Harvard Square, which has survived the hurricane of 1938, the renovation of the Red Line and the construction of Holyoke Center, could survive fast food. In fact, it already practically does.

The Au Bon Pain in Holyoke Center is tolerated, even glorified, by the Harvard Square establishment. Part of the reason is undoubtedly that Harvard owns stock in the restaurant. Au Bon Pain is fast food, no doubt about it. But it's overpriced, yuppified, faux French fast food. The store even deliberately slows down its food preparation so the customers feel like they aren't getting fast food.

The argument against fast food is a sham. We already have fast food. The hypocritical defenders of Harvard Square seem only to be against honest, inexpensive, American fast food--food that students want and can afford.

There are good things for people in the Square to be against. Litter, garish advertising and lousy architecture, for instance. But McDonald's is a red herring in all three cases.

Free coupon handouts already make more trash than any food outlet in the Square. McDonald's probably would not make the Harvard Square mess significantly worse. It might even make it better. McDonald's would likely be willing to pay the city lots of money for extra street-cleaning crews.
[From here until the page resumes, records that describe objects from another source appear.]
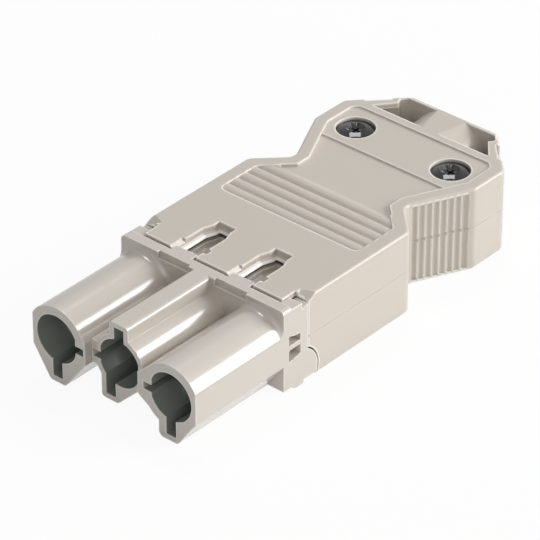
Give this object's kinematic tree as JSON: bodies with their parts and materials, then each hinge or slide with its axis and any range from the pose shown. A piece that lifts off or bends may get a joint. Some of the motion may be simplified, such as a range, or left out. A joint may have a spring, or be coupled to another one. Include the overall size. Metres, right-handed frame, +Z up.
{
  "type": "male installation connector",
  "caption": "Pluggable installation connector, male half, with shrouded round pins, screw terminals and a hinged strain-relief housing that clamps the cable.",
  "frame": {"origin": "under the middle of the connector's bounding box, on its underside", "axes": "X across the poles, +Y from the mating end towards the cable end, +Z up through the face with the screw heads"},
  "size_m": [0.03, 0.0734, 0.0137],
  "materials": {
    "housing_plastic": "light grey moulded plastic, satin to glossy",
    "shell_plastic": "light grey moulded plastic, satin",
    "contact_brass": "tin-plated brass",
    "terminal_brass": "bright brass",
    "plated_steel": "zinc-plated steel",
    "black_steel": "glossy black steel"
  },
  "bodies": {
    "base": {"contact_housing": "housing_plastic", "lower_shell": "shell_plastic", "contact_pin_left": "contact_brass", "contact_pin_middle": "contact_brass", "contact_pin_right": "contact_brass", "terminal_left": "terminal_brass", "terminal_middle": "terminal_brass", "terminal_right": "terminal_brass", "clamp_nut_left": "terminal_brass", "clamp_nut_right": "terminal_brass"},
    "lid": {"upper_shell": "shell_plastic"},
    "clamp_washer_left": {"clamp_washer_left": "plated_steel"},
    "clamp_screw_left": {"clamp_screw_left": "black_steel"},
    "clamp_washer_right": {"clamp_washer_right": "plated_steel"},
    "clamp_screw_right": {"clamp_screw_right": "black_steel"},
    "pressure_plate_left": {"pressure_plate_left": "plated_steel"},
    "terminal_screw_left": {"terminal_screw_left": "plated_steel"},
    "pressure_plate_middle": {"pressure_plate_middle": "plated_steel"},
    "terminal_screw_middle": {"terminal_screw_middle": "plated_steel"},
    "pressure_plate_right": {"pressure_plate_right": "plated_steel"},
    "terminal_screw_right": {"terminal_screw_right": "plated_steel"}
  },
  "joints": [
    {"name": "lid_hinge", "type": "hinge", "parent": "base", "child": "lid", "pos_m": [0, -0.01528, 0.01245], "axis": [1, 0, 0], "range_deg": [0, 90]},
    {"name": "clamp_travel_left", "type": "slide", "parent": "lid", "child": "clamp_washer_left", "axis": [0, 0, -1], "range_m": [0, 0.004]},
    {"name": "clamp_turn_left", "type": "hinge", "parent": "clamp_washer_left", "child": "clamp_screw_left", "pos_m": [-0.00885, 0.02474, 0.01275], "axis": [0, 0, -1], "range_deg": [0, 2060]},
    {"name": "clamp_travel_right", "type": "slide", "parent": "lid", "child": "clamp_washer_right", "axis": [0, 0, -1], "range_m": [0, 0.004]},
    {"name": "clamp_turn_right", "type": "hinge", "parent": "clamp_washer_right", "child": "clamp_screw_right", "pos_m": [0.00885, 0.02474, 0.01275], "axis": [0, 0, -1], "range_deg": [0, 2060]},
    {"name": "wire_clamp_travel_left", "type": "slide", "parent": "base", "child": "pressure_plate_left", "axis": [0, 0, -1], "range_m": [0, 0.0016]},
    {"name": "wire_clamp_turn_left", "type": "hinge", "parent": "pressure_plate_left", "child": "terminal_screw_left", "pos_m": [-0.0105, -0.00089, 0.01175], "axis": [0, 0, -1], "range_deg": [0, 1155]},
    {"name": "wire_clamp_travel_middle", "type": "slide", "parent": "base", "child": "pressure_plate_middle", "axis": [0, 0, -1], "range_m": [0, 0.0016]},
    {"name": "wire_clamp_turn_middle", "type": "hinge", "parent": "pressure_plate_middle", "child": "terminal_screw_middle", "pos_m": [0, -0.00089, 0.01175], "axis": [0, 0, -1], "range_deg": [0, 1155]},
    {"name": "wire_clamp_travel_right", "type": "slide", "parent": "base", "child": "pressure_plate_right", "axis": [0, 0, -1], "range_m": [0, 0.0016]},
    {"name": "wire_clamp_turn_right", "type": "hinge", "parent": "pressure_plate_right", "child": "terminal_screw_right", "pos_m": [0.0105, -0.00089, 0.01175], "axis": [0, 0, -1], "range_deg": [0, 1155]}
  ],
  "couplings": [
    {"joint": "clamp_turn_left", "follows": "clamp_travel_left", "rad_per_m": 8976},
    {"joint": "clamp_turn_right", "follows": "clamp_travel_right", "rad_per_m": 8976},
    {"joint": "wire_clamp_turn_left", "follows": "wire_clamp_travel_left", "rad_per_m": 12566},
    {"joint": "wire_clamp_turn_middle", "follows": "wire_clamp_travel_middle", "rad_per_m": 12566},
    {"joint": "wire_clamp_turn_right", "follows": "wire_clamp_travel_right", "rad_per_m": 12566}
  ]
}
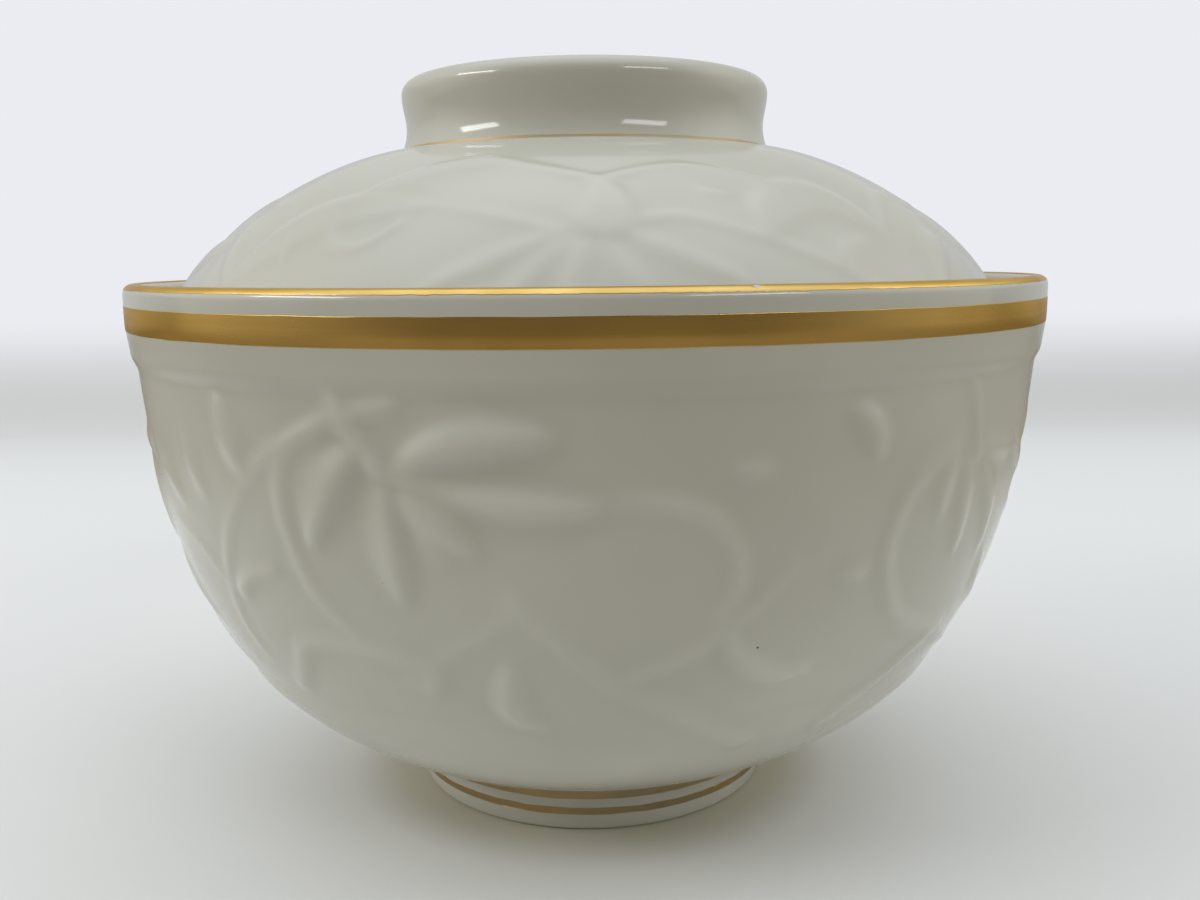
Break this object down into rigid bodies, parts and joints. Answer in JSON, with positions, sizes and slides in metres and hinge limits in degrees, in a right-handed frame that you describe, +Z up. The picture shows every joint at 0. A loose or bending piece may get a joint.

In Freeport, Maine, McDonald's designed a fast food restaurant that doesn't look like one. The chain could similarly be made to construct a restaurant sensitive to Harvard Square's architectural and visual traditions. Such respect for the environment is more than can be said for, say, Holyoke Center or William James Hall.

McDonald's would be a welcome source of fast, cheap nourishment, with little if any impact on the greatly valued "quaintness" (cuteness and overpricing) of the Square. Bring on the Big Macs.